Roger Jarema said...


Nice takes there on China. So, while at it let's continue the discussion. I think China has a lot of hidden & interesting stories that many pundits fail to even give a slight glance.

Due to their centrally planned economics, they can do what the US can't:
1. they can force banks to lend (because most of their banks are state-owned)
2. they can force businesses to borrow (because the big ones are SOEs)

I guess that's why early in the year until recently, we had the news of China lending boom. Of course, the problem is/will be a moonshot of NPLs on the already astronomical NPL.

China has chronic NPL problem. In 2006 its NPL was 40% their GDP. They keep hiding it using AMCs.

There are already numerous rightful warnings about this... and that this can eventually collapse China. But it never, or I should say... has not materialized.
One example of that is this 2005 article:

With these problems, many experts are still saying that RMB will rise dramatically (by 30-40%) if China is not manipulating it. But God forbid... could the exact opposite be the truth? Mish and Frank Shostak seem to share this view:

So, what's your take on this? Do you also view that absent of manipulation RMB will actually crash against USD?

RRB said...

Matt - thanks for your feedback, but maybe I didn't make my question clear: what are the implications, according to you, of the massive debt burden being built by Obama? What impact, if any, do you anticipate on the dollar? Is there anything that can slow down this massive build up of debt? How is the US likely to react to its likely future inability to service its debt?

I assure you that you are preaching to the choir about the distortions govt spending creates in the marketplace.

Occdude said...

Matt there are smart guys on both sides of the aisle here, which is the distressing part. So far the inflation is working because if they hadn't injected all that money and credit into the system it most definitely would have crashed. So inflation does work, but only in amounts greater than deflation. Stage two will be even more expansive with the government getting personally involved with the operations of the economy. The problem isn't with the Federal government which operates under public scrutiny, but with FED which operates as a protected monopoly

I think that both sides are going to have their cyclic victories. You address a key point of contention between the two factions though and that is the suitability of the dollar as a refuge from economic crisis. There we part paths, because dilution is dilution and the insidiuos parts of inflation are not very well understood or appreciated. They can manifest as consumer price inflation and as asset price deflation or vice versa. It can reinforce bad behavior to the point of ruination.

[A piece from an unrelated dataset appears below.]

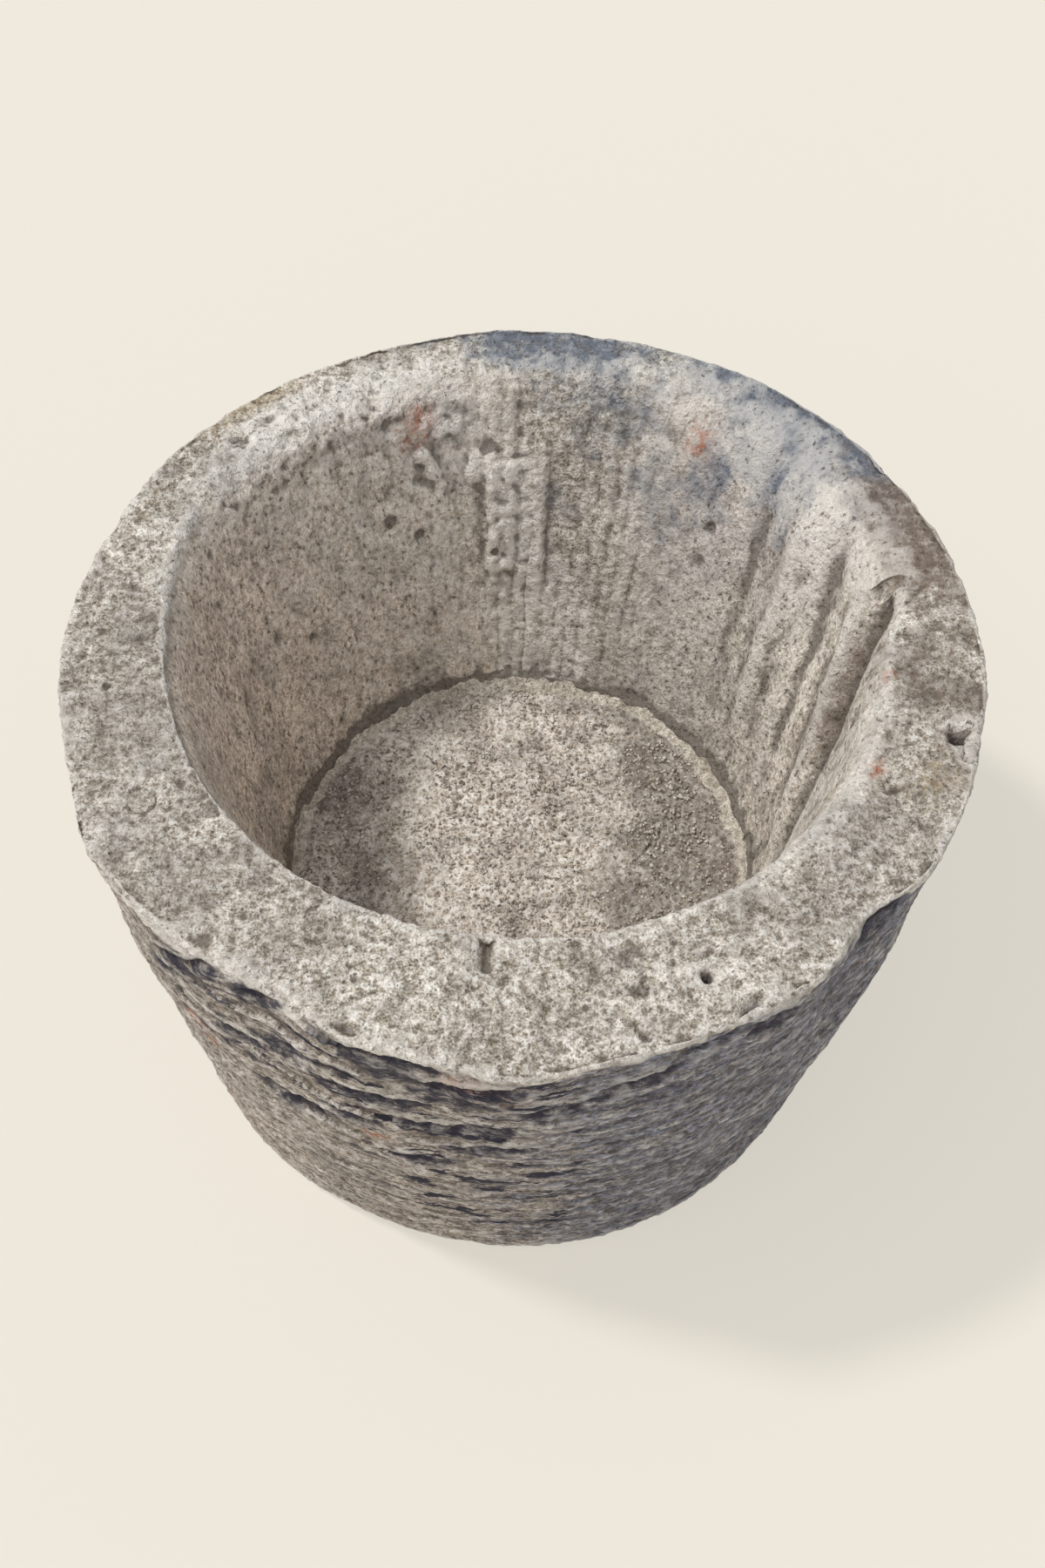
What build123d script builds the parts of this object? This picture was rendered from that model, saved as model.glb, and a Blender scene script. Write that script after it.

As far as China goes, they are no joke even with a paltry 2trillion, they have already established productive capital on the ground and what I call the "X" factor amalgam of personal spending habits, hard working, intelligent people and juvenile credit markets. As far as central planning goes I agree with you wholeheartedly however, we are the new centrally planned economy and are becoming more so by the week. Whilst, the Chinese are becoming less so. The Chinese main problem right now (besides exiting the dollar) is reallocating productive capital. Thats it, they have to find other people who want their stuff and who can pay. That pales in comparison to our problems of crushing debt, probably 20 plus years of malinvestment and a gutted manufactoring sector with no capital to rebuild. Look how quickely we turned our manufactoring capacity of WW2 into standard of living improvements. We had a severe post war recession, but with high savings rates and the manufactoring base we developed, we turned around quickly.

I believe your picking up on the right signals that this is the "big one" but it's not going to play out the way you think with everyone getting flushed down the toilet at the same time for the same reasons. This is a power center change from one former power into a new emergent one. I as an American don't like that fact, but being honest I can't deny it either.